The one drawback in my opinion is the lack of any documentation as to what the refunds are for, or indeed that one is available. Obviously if you’re using an unregistered Oyster card then you’ll just have to accept what you get, but where TfL have an email address it would be good to let the passenger know what’s happening.
I’m not convinced that the mechanism by which your double refund came about is as you describe. It is, as you say, a process flaw but I think it happens when the help desk gives a refund manually for a missing touch and then the user subsequently enters the missing touch and the auto refund system then corrects the same journey. The flaw being that the auto mechanism has no way of knowing that the already manually applied refund relates to the missing touch it is about to correct. I know you said to the agent that you would sort out the correction yourself but I suspect they nevertheless applied a refund. I think this flaw has been there since the ability for a user to add missing touches was added.
Hi Simon,
Thanks for your thoughts. The one detail I didn’t specifically make clear was that I supplied the missing touch to the Oyster journey while I was speaking to the agent who was refunding the contactless charge. I certainly confirmed to him that the opportunity to resolve a journey had disappeared and may even had said that I’d had the email. In those circumstances I’d be surprised if he went on to process the refund again.
I know from personal experience that TfL is quite generous with refunds, years ago I had an unresolved journey that required resolving through calling to the hotline, and it resulted in doubling the refund.
And as I recalled, the unresolved journey was due to the same card mishmash reason…
Agreed, they have historically been quite generous.

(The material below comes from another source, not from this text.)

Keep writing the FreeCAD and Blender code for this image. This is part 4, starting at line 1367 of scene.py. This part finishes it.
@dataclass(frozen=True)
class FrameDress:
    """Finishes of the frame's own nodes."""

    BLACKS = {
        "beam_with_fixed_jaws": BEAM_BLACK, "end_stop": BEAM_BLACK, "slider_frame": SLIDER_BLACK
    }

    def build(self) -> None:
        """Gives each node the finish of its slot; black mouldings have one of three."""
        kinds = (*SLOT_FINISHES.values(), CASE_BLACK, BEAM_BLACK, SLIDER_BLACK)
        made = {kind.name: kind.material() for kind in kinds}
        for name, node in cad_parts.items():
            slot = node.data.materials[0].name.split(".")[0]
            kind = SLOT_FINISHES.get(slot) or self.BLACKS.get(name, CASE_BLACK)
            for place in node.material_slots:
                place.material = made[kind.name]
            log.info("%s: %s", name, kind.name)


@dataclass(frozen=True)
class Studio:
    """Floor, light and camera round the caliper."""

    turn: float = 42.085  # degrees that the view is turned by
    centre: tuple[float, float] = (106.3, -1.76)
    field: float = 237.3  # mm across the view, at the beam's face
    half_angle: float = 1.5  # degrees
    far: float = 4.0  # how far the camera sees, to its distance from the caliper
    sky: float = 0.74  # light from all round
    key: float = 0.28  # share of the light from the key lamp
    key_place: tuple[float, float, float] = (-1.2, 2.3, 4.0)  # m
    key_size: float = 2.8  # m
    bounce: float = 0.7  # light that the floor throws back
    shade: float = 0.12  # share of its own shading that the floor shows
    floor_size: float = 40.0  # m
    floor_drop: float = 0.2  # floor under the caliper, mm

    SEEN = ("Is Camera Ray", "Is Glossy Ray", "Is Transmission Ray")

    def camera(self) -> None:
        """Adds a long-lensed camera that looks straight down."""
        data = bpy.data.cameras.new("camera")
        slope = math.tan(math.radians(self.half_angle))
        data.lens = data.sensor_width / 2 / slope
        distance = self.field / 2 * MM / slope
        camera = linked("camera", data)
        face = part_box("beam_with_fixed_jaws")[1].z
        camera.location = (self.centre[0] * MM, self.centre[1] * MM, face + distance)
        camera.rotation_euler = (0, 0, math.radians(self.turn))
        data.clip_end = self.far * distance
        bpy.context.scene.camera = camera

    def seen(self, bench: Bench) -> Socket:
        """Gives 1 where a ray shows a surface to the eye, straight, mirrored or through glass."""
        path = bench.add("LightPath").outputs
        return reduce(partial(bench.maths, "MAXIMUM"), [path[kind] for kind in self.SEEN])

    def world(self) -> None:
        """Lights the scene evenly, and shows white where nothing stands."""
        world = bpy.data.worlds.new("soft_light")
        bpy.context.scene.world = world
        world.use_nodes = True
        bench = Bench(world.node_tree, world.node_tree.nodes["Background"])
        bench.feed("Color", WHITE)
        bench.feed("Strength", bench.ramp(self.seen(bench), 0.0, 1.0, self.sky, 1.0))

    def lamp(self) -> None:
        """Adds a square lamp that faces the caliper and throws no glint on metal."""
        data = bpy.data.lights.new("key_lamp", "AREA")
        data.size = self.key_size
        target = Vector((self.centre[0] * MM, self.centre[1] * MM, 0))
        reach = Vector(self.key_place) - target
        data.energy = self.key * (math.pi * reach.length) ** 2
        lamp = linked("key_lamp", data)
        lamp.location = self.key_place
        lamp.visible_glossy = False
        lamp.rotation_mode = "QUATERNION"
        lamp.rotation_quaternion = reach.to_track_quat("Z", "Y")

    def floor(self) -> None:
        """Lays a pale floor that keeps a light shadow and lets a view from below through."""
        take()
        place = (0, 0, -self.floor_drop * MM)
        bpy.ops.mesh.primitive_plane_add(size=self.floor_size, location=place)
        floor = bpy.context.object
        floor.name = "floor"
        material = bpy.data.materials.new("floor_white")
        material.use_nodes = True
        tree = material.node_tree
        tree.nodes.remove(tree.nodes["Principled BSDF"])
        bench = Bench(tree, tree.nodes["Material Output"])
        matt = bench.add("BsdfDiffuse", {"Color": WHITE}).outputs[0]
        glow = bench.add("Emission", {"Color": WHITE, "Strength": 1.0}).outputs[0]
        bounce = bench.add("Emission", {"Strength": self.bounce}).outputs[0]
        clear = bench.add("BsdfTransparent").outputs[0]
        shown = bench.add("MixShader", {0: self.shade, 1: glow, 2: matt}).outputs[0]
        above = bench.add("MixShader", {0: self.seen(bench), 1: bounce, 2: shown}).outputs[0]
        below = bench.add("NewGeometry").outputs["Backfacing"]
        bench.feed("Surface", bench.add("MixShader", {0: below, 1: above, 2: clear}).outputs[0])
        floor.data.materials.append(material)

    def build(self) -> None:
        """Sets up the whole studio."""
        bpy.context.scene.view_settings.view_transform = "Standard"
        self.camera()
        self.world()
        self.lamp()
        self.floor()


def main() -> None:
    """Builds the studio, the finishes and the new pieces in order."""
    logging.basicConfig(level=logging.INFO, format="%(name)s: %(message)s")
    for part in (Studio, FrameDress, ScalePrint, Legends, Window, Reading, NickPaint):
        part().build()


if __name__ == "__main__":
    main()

They have tightened up more recently though.
I’ve certainly also been refunded twice on Oyster through the helpline and automated before the weekly capping came into effect.

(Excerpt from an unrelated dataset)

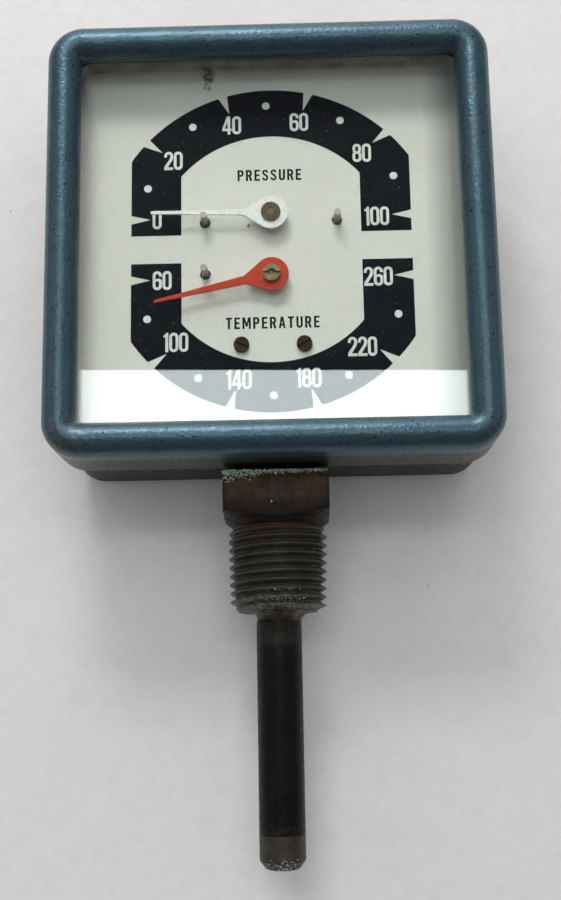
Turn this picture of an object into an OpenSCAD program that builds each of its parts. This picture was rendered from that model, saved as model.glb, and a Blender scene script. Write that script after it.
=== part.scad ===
/* [Case] */
// Width and height of the square bezel, outside
bezel_w = 93.2; // [80:0.1:120]
// Diameter of the bezel's half-round section
bezel_bead = 7.1; // [5:0.1:9]
// Radius of the bezel's corners, outside
bezel_corner = 7.6; // [5:0.1:12]
// Length of the bezel's skirt behind its bead
skirt_len = 14; // [6:0.5:18]
// Width and height of the case behind the bezel
case_w = 90.4; // [76:0.1:117]
// Depth of the case from its rim to its back
case_depth = 34.8; // [30:0.1:45]
// Thickness of the drawn sheet of the case
case_wall = 0.9; // [0.6:0.1:1.5]
// Radius of the drawn edge around the back of the case
back_round = 5; // [2:0.5:6]

/* [Face] */
// Distance from the pipe axis forward to the face of the dial
dial_y = 12.7; // [11:0.1:14]
// Height of the dial's centre above the shoulder of the thread
dial_z = 57.2; // [50:0.1:70]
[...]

I should really use PAYG as I’m sure I spend less than the Bus & Tram Pass price, but I don’t like the anxiety of having to keep checking my balance as I did recently when I used PAYG on Oyster with the B+T Photocard expiring with less than a week left on it. (I use Google Pay for rail journeys).
Weekly bus capping has been a thing on Oyster for a while now, or is your bus and tram pass a longer duration? Plus when you make rail journeys the bus journeys would also count towards daily capping for them. Or am I missing something?
It’s a weekly pass. I didn’t realise weekly capping was already in effect.
I don’t use my Oyster for rail journeys, I use Google Pay for rail journeys purely for convenience.
Yes, weekly bus capping came in last year. It’s also a thing on contactless so I don’t see the attraction of using different systems for both. Bus journeys count towards both the bus only caps and the overall daily/weekly caps. You might end up paying more than you need some days.
Hi, weekly bus capping often doesn’t work on Contactless. It’s fine if you ONLY make bus journeys, but if you also do tube journeys, it continues to charge full £1.55 for buses even if you’ve exceeded the £21.90 bus cap – it continues charging until you hit the relevant weekly Travelcard cap, even if you’ve only taken a couple of tube journeys. It’s a pain having to call TfL every time this happens. They do give refunds, but can’t explain why it isn’t calculating correctly – today I got a “well done for spotting the mistake” – frankly most people wouldn’t have spotted it, so I wonder how much TfL is overcharging everyone…
Hi Kien,
Thanks for the tip off. I’ll follow through on that.
I travelled yesterday at 13.41 with my oyster PAYG [Senior Railcard added to Oyster Card] from Kensal Rise to Dartford and have been charged £4.25 when I never touched Zone 1. I used the pink validator at Clapham Junction then travelled to Denmark Hill and then on to Dartford. Would I be due any refund £1.20 or to obtain the lower fare or would I have to travel via West Hampstead-West Hampstead Thameslink. I choose the route that I took as it’s much easier to to navigate with the stairs and saves going out to street level at West Hampstead.
Hi Len,
First point to note is that there are no avoiding zone 1 fares for this journey. The cheaper via West Hampstead route is because it doesn’t use the Underground. The train companies seem to believe that the number of changes required for your route means hardly anyone will use it. They also don’t sell paper tickets avoiding zone 1 and that would be needed before TfL could add the new fare.
You can get a cheaper than £4.25 fare for this journey, but it requires touching out and back in again somehwere between Clapham Junction and Peckham Rye. This would make two journeys costing £1.00 and £2.30. All prices off-peak with railcard.